Il problema, ieri, era legato al contingentamento. La norma dice che nei supermercati si deve entrare pochi per volta, perché altrimenti la regola del metro di distanza diventa pura accademia. In alcuni negozi c’è un vigilante, che dà o meno il permesso alla clientela di entrare. Al Poli di via Craffonara non c’era nessuno. E i commessi, dopo giorni in cui si devono sgolare per chiedere alla gente la gentilezza di rispettare la regola del metro, hanno deciso che poteva bastare così. E che era ora di dare un segnale. Quindi tutti fuori.
Ma ecco, se questo è accaduto al Poli di via Craffonara, non significa che il problema non sia sentito un po’ in tutto il settore. Certo, alcuni punti vendita sono diversamente organizzati - il Conad dell’Urban city, per dirne una, chiude 3 ore a mezzogiorno per igenizzare e fare il cambio turno senza che i lavoratori si ammassino all’entrata o all’uscita - non c’è il medesimo allarme ovunque, ma la preoccupazione è generalizzata. Per questo ieri i sindacati hanno contattato i delegati di ogni azienda e hanno deciso che andava mandato un segnale. Segnale per i datori di lavoro, ma anche per la clientela. «Non c’è nessuna necessità di accaparrarsi generi alimentari né i supermercati sono parchi gioco in cui trascorrere il tempo - osservano Bassetti, Avanzo e Largher - bisogna stare a casa e bisogna tutelare la salute dei lavoratori e delle loro famiglie».
Il problema è che serve, fanno capire, sensibilità da parte di tutti. D’altronde basta l’esperienza personale di ognuno di noi: in questi giorni capita di sentire, alla cassa, la commessa o il commesso chiedere ai clienti di mantenere le distanze. E non sempre la risposta è garbata. Anzi, spesso la gente si scoccia proprio.
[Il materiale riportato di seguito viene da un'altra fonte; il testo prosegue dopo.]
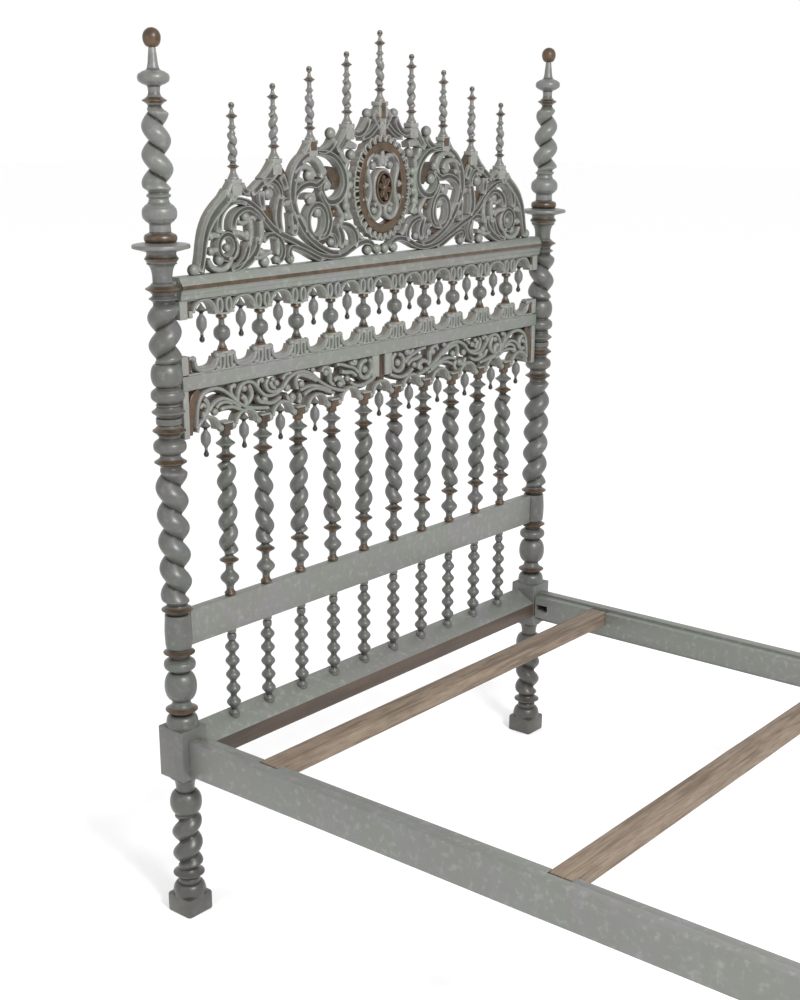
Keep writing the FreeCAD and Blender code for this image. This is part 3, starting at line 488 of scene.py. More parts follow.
@dataclass
class Workpiece:
    """A mesh under work, in millimetres, which becomes one finished piece."""

    name: str
    bm: bmesh.types.BMesh = field(default_factory=blank)
    smoothings: int = 2
    hollow_gain: float = 7.2
    edge_gain: float = 3.2
    edge_start: float = 0.35

    def take(self, part: bmesh.types.BMesh, mirrored: bool = False) -> None:
        """Join a part to the piece.

        Args:
            part: The part, which is used up.
            mirrored: Whether its mirror image joins too.
        """
        mesh = bpy.data.meshes.new(self.name + "_part")
        part.to_mesh(mesh)
        self.bm.from_mesh(mesh)
        if mirrored:
            bmesh.ops.transform(part, matrix=Matrix.Scale(-1, 4, (1, 0, 0)), verts=part.verts)
            bmesh.ops.reverse_faces(part, faces=part.faces)
            part.to_mesh(mesh)
            self.bm.from_mesh(mesh)
        part.free()
        bpy.data.meshes.remove(mesh)

    def shade_relief(self) -> None:
        """Set the recess and edge masks from how hollow or proud the surface is: the recess mask paints
        shade, with some glazing, into hollows, and the edge mask paints highlight, with some wear, on proud
        edges.
        """
        bm = self.bm
        bmesh.ops.recalc_face_normals(bm, faces=bm.faces)
        bm.verts.index_update()
        bm.normal_update()
        count = len(bm.verts)
        points = np.array([vert.co for vert in bm.verts])
        normals = np.array([vert.normal for vert in bm.verts])
        pairs = np.array([(edge.verts[0].index, edge.verts[1].index) for edge in bm.edges])
        degree = np.bincount(pairs.ravel(), minlength=count).clip(1)

        def around(values: np.ndarray) -> np.ndarray:
            """Mean of each point's neighbours."""
            ends = np.concatenate((pairs[:, 0], pairs[:, 1]))
            others = values[np.concatenate((pairs[:, 1], pairs[:, 0]))]
            return np.bincount(ends, weights=others, minlength=count) / degree

        lengths = np.linalg.norm(points[pairs[:, 0]] - points[pairs[:, 1]], axis=1)
        span = np.bincount(pairs.ravel(), weights=np.repeat(lengths, 2), minlength=count) / degree
        middles = np.stack([around(points[:, k]) for k in range(3)], axis=1)
        hollow = ((middles - points) * normals).sum(axis=1) / span.clip(1e-6)
        for _ in range(self.smoothings):
            hollow = 0.5 * hollow + 0.5 * around(hollow)
        recess = (hollow * self.hollow_gain).clip(0, 1)
        proud = (-hollow * self.edge_gain - self.edge_start).clip(0, 1)
        deep, high = layer(bm, Mask.RECESS), layer(bm, Mask.EDGE)
        for vert, low, top in zip(bm.verts, recess, proud):
            vert[deep] = max(vert[deep], float(low))
            vert[high] = float(top)

    def dress(self, material: bpy.types.Material, node: str) -> None:
        """Shade the relief and finish the piece."""
        self.shade_relief()
        self.done(material, node)

    def done(self, material: bpy.types.Material, node: str, body: Body = Body.BED,
             sharp: float = 38.0) -> None:
        """Turn the mesh into a finished piece.

        Args:
            material: Its finish.
            node: Node of the frame that it stands for.
            body: Body that it rides on.
            sharp: Angle in degrees from which an edge stays crisp.
        """
        bm = self.bm
        bmesh.ops.recalc_face_normals(bm, faces=bm.faces)
        limit = math.radians(sharp)
        for face in bm.faces:
            face.smooth = True
        for edge in bm.edges:
            edge.smooth = len(edge.link_faces) == 2 and edge.calc_face_angle(0.0) < limit
        bmesh.ops.transform(bm, matrix=Matrix.Scale(MM, 4), verts=bm.verts)
        mesh = bpy.data.meshes.new(self.name)
        bm.to_mesh(mesh)
        bm.free()
        mesh.materials.append(material)
        piece = bpy.data.objects.new(self.name, mesh)
        bpy.context.scene.collection.objects.link(piece)
        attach(piece, body.value)
        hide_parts(node)
        LOG.info("%s: %d faces", self.name, len(mesh.polygons))


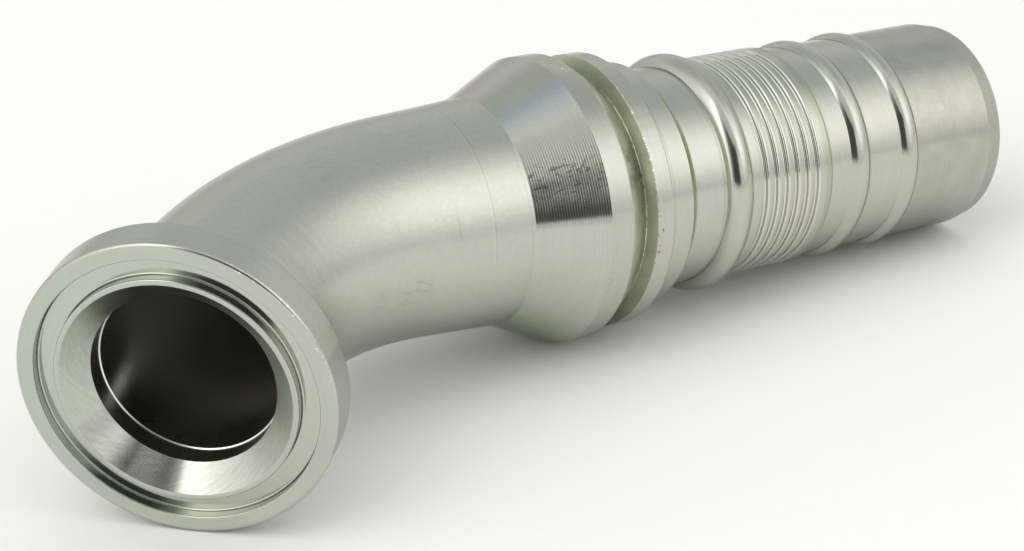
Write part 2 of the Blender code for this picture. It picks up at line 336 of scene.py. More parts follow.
def quad_mesh(name, co, quads):
    """A mesh from points and four-sided faces."""
    mesh = bpy.data.meshes.new(name)
    mesh.vertices.add(len(co))
    mesh.vertices.foreach_set("co", co.astype(np.float32).ravel())
    mesh.loops.add(quads.size)
    mesh.loops.foreach_set("vertex_index", quads.astype(np.int32).ravel())
    mesh.polygons.add(len(quads))
    mesh.polygons.foreach_set("loop_start", (np.arange(len(quads)) * 4).astype(np.int32))
    return mesh


def keep_on_points(mesh, name, kind, field, values):
    """Keeps values on the mesh's points under a name, for the materials."""
    attribute = mesh.attributes.new(name, kind, "POINT")
    attribute.data.foreach_set(field, values.astype(np.float32).ravel())


def build_body():
    """The fine mesh, and the finishes in the order of its material slots.

    Its points keep the developed place, the length along the outline and the angle round the axis.
    """
    profile = outline()
    u, r = np.array(profile.points).T
    n, m = len(u), SEGMENTS
    turn, shift = placement()
    co = bent_points(u, r).reshape(-1, 3) * MM @ turn.T + shift
    i, j = np.meshgrid(np.arange(n), np.arange(m), indexing="ij")
    i2, j2 = (i + 1) % n, (j + 1) % m
    quads = np.stack([i * m + j, i * m + j2, i2 * m + j2, i2 * m + j], -1).reshape(-1, 4)
    mesh = quad_mesh("flange_insert_fine", co, quads)

    # UV: along the outline and round the axis, without a step back where the loops close
    steps = np.hypot(np.diff(u, append=u[0]), np.diff(r, append=r[0]))
    s = np.concatenate([[0.0], np.cumsum(steps)])
    us = (s / s[-1])[np.stack([i, i, i + 1, i + 1], -1)]
    vs = np.stack([j, j + 1, j + 1, j], -1) / m
    layer = mesh.uv_layers.new(name="turning")
    layer.data.foreach_set("uv", np.stack([us, vs], -1).astype(np.float32).ravel())

    theta = angles()
    ring = np.stack([np.repeat(s[:-1], m), np.tile(np.cos(theta), n), np.tile(np.sin(theta), n)], 1)
    keep_on_points(mesh, "place", "FLOAT", "value", np.repeat(u, m))
    keep_on_points(mesh, "ring", "FLOAT_VECTOR", "vector", ring)

    names = list(FINISHES)
    of_row = np.array([names.index(f) for f in profile.finish[1:] + profile.finish[:1]])
    mesh.polygons.foreach_set("material_index", np.repeat(of_row, m).astype(np.int32))
    mesh.update(calc_edges=True)
    mesh.validate()
    mesh.shade_smooth()
    mesh.set_sharp_from_angle(angle=SHARP)
    return mesh, names


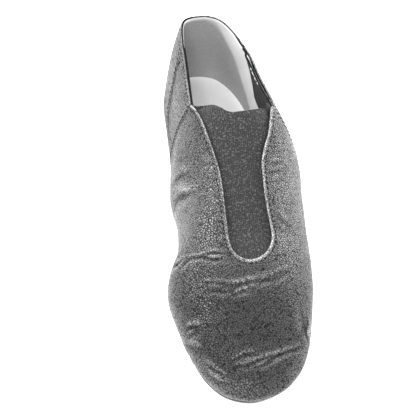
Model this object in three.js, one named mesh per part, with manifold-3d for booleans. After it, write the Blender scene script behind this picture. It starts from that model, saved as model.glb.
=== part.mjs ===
// A left slip-on jazz shoe in millimetres: toe towards -Y, inner side of the foot towards -X, +Z up.
// The origin is on the floor, under the middle of the outline.
//
// The last is described by its outline seen from above and by ribs that rise from the outline to a spine
// along the middle. Ahead of the front pivot and behind the back pivot the ribs fan out round that pivot.
// "walk" is the place along the outline: 0 is the back of the heel, 1 and 5 the back pivot, 2 and 4 the
// front pivot, 3 the toe tip, with 0 to 3 on the inner side and 3 to 6 on the outer side.
// "turn" is the place along a rib: -FEATHER_TURN at the sole, 0 at the widest place, TOP_TURN at the spine.

import * as THREE from "three";
import { mergeVertices } from "three/addons/utils/BufferGeometryUtils.js";
import Module from "manifold-3d";

// Driving sizes.
const LENGTH = 245; // toe tip to the back of the heel
const BALL_WIDTH = 84; // across the ball of the foot
const INSTEP_HEIGHT = 90; // closed form of the last over the instep, above the floor
const COLLAR_HEIGHT = 70; // collar at the back of the heel, above the floor
const HEEL_HEIGHT = 6; // how far the heel lifts the sole
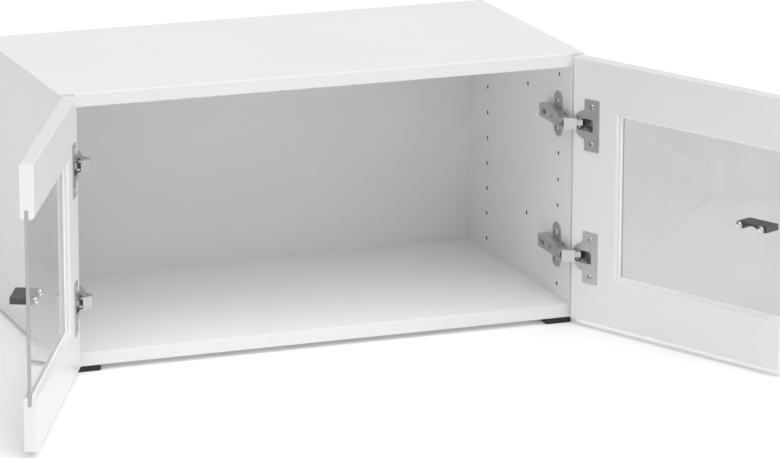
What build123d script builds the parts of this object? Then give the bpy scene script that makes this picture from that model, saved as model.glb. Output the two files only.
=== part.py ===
"""Low two-door glass-front cabinet on four glides, doors open on concealed cup hinges.

Millimetres. X runs along the width, -Y is the front, Z is up. The origin is on the floor, at the middle of
the cabinet's footprint with its doors open. The right-hand fittings and door are modelled; the left-hand
ones are their mirror images.
"""

from build123d import *
import os
from math import cos, hypot, radians, sin

os.makedirs("parts", exist_ok=True)

# ---- Driving dimensions: carcass ----------------------------------------------------------------------
carcass_width = 640.0
carcass_height = 320.0
carcass_depth = 325.0
panel_thickness = 16.0
edge_radius = 1.2              # softened front and top edges
back_thickness = 3.0
back_rebate = 8.0              # how far the back board reaches behind each panel
fit_gap = 0.25                 # play around the back board in its rebate
pin_gap = 0.05                 # radial play of dowels, bolts, screws and hinge pins in their holes

# ---- Glides -------------------------------------------------------------------------------------------
foot_height = 7.0
foot_size = 32.0
foot_inset = 12.0              # outer side face to glide
foot_setback = 1.0             # front or back face to glide
foot_screw_radius = 1.75
foot_screw_head = 3.5
foot_screw_grip = 11.0         # length in the bottom panel
foot_screw_recess = 1.0        # screw head above the sole
foot_corner = 2.0
foot_chamfer = 0.8

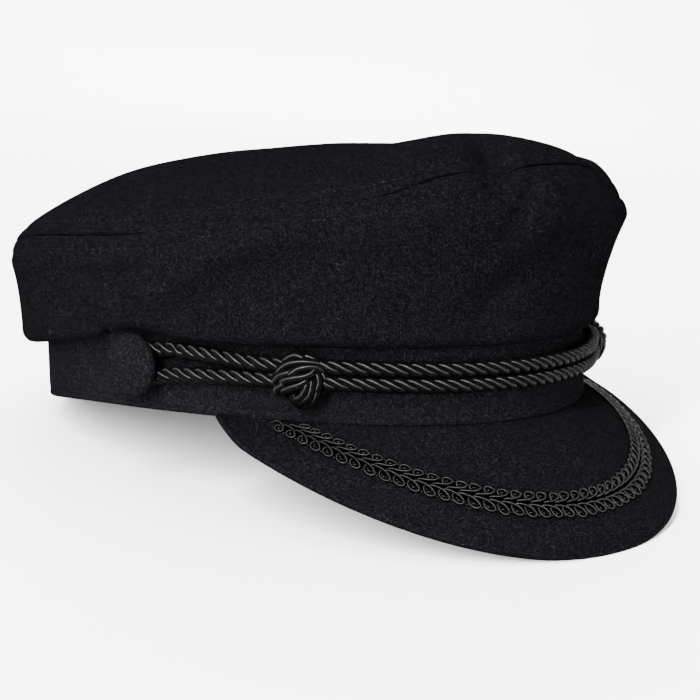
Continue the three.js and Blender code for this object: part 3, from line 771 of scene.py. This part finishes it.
# The side cloth's line: places of its shoulder and belly as shares, then how it rolls in under the overhang
SHOULDER_OUT = 0.35
SHOULDER_UP = 0.55
BELLY_SHARES = (0.78, 0.55, 0.32, 0.12)
ROLL_OVER = 1
ROLL_IN = 0.8
ROLL_UP = 0.9
UNDER_IN = 3.2
UNDER_LEAST = 0.6
BAND_GAP = 0.2
LINE_PARTS = 8
FOLDED_PARTS = 48
UNFOLDED_OVER = 5


def side_line(angle):
    """The side cloth's middle line, from the tip seam down round the overhang and in over the band's top."""
    c = crown_at(angle)
    half = CROWN_CLOTH / 2
    roll_z = c["low"] + ROLL_DEPTH
    top = band_top(angle) + CLEARANCE + half
    turn_in = CLEARANCE + half + BAND_GAP + 0 * angle
    under = np.maximum(c["roll"] - UNDER_IN, turn_in + UNDER_LEAST)
    shoulder = lerp(c["wide"], c["seam_out"], SHOULDER_OUT)
    line = [
        (c["seam_out"] - half, c["seam_z"]),
        (shoulder - half, lerp(c["wide_z"], c["seam_z"], SHOULDER_UP)),
        (c["wide"] - half, c["wide_z"]),
    ]
    for share in BELLY_SHARES:
        line.append((lerp(c["roll"], c["wide"], share**BELLY_CURVE) - half, lerp(roll_z, c["wide_z"], share)))
    line += [
        (c["roll"] - half, roll_z - ROLL_OVER),
        (c["roll"] - half - ROLL_IN, c["low"] + half + ROLL_UP),
        (under, c["low"] + half),
        (lerp(under, turn_in, 0.7), lerp(c["low"] + half, top, 0.4)),
        (turn_in, top),
        (BAND_GAP - BAND_WALL + 0 * angle, top),
    ]
    dense = smooth_curve(np.stack([np.stack(p, -1) for p in line], -2), LINE_PARTS)
    sink, tuck = folded(angle[:, None], dense[..., 1] - c["seam_z"][:, None])
    past = np.maximum(np.arange(dense.shape[1]) - FOLDED_PARTS, 0)
    dense[..., 0] -= tuck * bell(past, UNFOLDED_OVER)
    dense[..., 1] -= sink * bell(past, UNFOLDED_OVER)
    return dense


def faces_out(points):
    round_cap = np.roll(points, -1, 0) - np.roll(points, 1, 0)
    return unit(np.cross(np.gradient(points, axis=1), round_cap))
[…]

Da qui l’allarme dei dipendenti Poli, ma anche dei loro colleghi, anche in vista del fine settimana, che si immagina di grande afflusso. «La priorità deve essere la salute e la sicurezza sul luogo di lavoro per tutti i dipendenti del settore alimentare e delle farmacie impegnati pesantemente in questo momento di estrema difficoltà per tutta la nazione. I lavoratori si stanno già facendo carico di turni massacranti e hanno paura». Da qui le richieste. I sindacati chiedono inoltre di valutare la riduzione «ove possibile, delle turnistiche» e «le chiusure domenicali coordinate tra punti vendita così come chiesto anche da Confcommercio a livello nazionale - concludono Filcams Cgil, Fisascat Cisl e Uiltucs - Si dia ai lavoratori la possibilità di tirare il fiato e di abbassare la tensione».